A couple minutes of work and now Google has a much better idea of what is available on your site and when it was last updated.
Don't Forget Other Robots
Now that you've submitted these to google, the last step is to declare them in your robots.txt
file. This makes it easy for other robots to pick them up (DuckDuckGo, etc.).
It's as easy as adding a few lines like this:
Sitemap: https://www.flippercloud.io/sitemap.xml
Sitemap: https://www.flippercloud.io/sitemap-pages.xml
More Complex Example
Also, sitemaps can be as complex as you need. For example, speakerdeck.com's are quite a bit more complicated.

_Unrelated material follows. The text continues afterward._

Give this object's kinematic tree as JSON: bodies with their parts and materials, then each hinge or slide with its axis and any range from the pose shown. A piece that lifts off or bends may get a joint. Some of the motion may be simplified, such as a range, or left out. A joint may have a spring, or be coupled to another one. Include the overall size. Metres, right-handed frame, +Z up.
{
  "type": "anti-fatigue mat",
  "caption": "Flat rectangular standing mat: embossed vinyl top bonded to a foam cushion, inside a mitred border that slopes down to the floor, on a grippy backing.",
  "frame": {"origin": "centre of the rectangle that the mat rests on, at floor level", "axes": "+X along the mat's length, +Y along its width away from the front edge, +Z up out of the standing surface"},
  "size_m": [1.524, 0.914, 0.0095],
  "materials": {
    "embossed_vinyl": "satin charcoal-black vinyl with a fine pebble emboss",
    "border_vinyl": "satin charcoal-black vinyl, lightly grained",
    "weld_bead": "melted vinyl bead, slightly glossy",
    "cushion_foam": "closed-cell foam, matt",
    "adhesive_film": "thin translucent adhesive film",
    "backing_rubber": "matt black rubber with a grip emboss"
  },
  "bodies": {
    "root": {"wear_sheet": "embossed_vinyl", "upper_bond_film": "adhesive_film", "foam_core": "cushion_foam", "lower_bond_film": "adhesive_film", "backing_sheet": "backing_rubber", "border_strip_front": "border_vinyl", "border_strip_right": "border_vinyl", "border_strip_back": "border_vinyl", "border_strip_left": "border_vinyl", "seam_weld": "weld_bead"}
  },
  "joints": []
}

class SitemapsController < ApplicationController
layout nil
def index
start_date = Time.utc(2010, 10)
end_date = Time.now.to_date
@months = []
date = start_date.beginning_of_month
while date <= end_date.beginning_of_month do
@months << date.to_date
date = date.advance(months: 1)
end
respond_to do |format|
format.xml
end
end
def month
headers['Content-Type'] = 'application/xml'
month_start = Time.utc(params[:year], params[:month], 1).beginning_of_month
month_end = month_start.end_of_month
@talks = Talk.published.where("created_at BETWEEN :month_start AND :month_end", month_start: month_start, month_end: month_end).sorted.limit(50_000).includes(:owner)
respond_to do |format|
format.xml
end
end
end
This generates a sitemap of sitemaps with a sitemap per month of all published and publicly viewable talks. The index view then iterates the months:
xml.instruct!
xml.sitemapindex xmlns: "http://www.sitemaps.org/schemas/sitemap/0.9" do
@months.each do |month|
xml.sitemap do
xml.loc sitemap_url(year: month.year, month: month.month)
xml.lastmod month
end
end
end
And the individual month sitemap queries for the talks published during that time frame and iterates them to generate the urlset:
xml.instruct!
xml.urlset xmlns: "http://www.sitemaps.org/schemas/sitemap/0.9" do
@talks.each do |talk|
xml.url do
xml.loc owner_talk_url(talk.owner, talk)
xml.lastmod talk.updated_at.strftime("%Y-%m-%dT%H:%M:%S+00:00")
end
end
end
Hat tip to Esteve Castells for the recommendation to do a sitemap per month for Speaker Deck.